Jahr mit großer Symbolik

Im Wahlkampf hatten die Immobilienkrise, niedrige Löhne, schlechte Gesundheitsversorgung und vor allem Korruption, die von vielen Wählerinnen und Wählern als typisch für die großen Parteien angesehen wird, eine Rolle gespielt.

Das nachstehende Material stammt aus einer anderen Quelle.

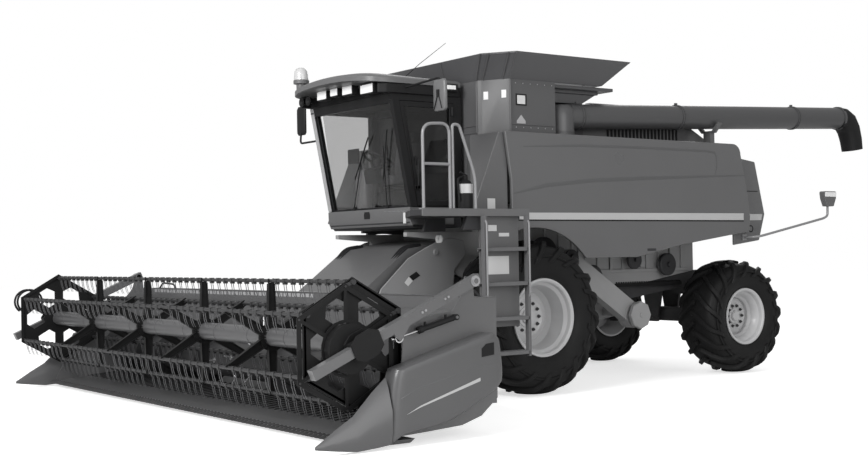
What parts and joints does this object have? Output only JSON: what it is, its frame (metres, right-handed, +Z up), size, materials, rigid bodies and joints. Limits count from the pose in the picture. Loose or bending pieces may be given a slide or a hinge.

Die Wahl war auch wegen eines Jubiläums politisch aufgeheizt. Sie fiel mitten in die Vorbereitungen auf den 50. Jahrestag der Nelkenrevolution am 25. April, an dem die Demokratie gefeiert wird. 1974 wurde friedlich die rechte Diktatur gestürzt, und ausgerechnet die Wahl im Jubiläumsjahr könnte nun zu einer Regierungsbeteiligung der Rechtsextremen führen.

Pedro Nuno Santos
APA/AFP/Patricia De Melo Moreira
Pedro Nuno Santos geht mit seinen Sozialisten in die Opposition

Die Wahl war notwendig geworden, da der sozialistische Premier Antonio Costa Anfang November wegen Korruptionsermittlungen der Justiz gegen ihn und andere Regierungsmitglieder zurückgetreten und vom früheren Infrastrukturminister Nuno Santos an der Parteispitze ersetzt worden war. Costa wies zwar jede Schuld von sich, sagte aber, die Position des Regierungschefs sei mit einem Verdacht, eine Straftat begangen zu haben, nicht vereinbar.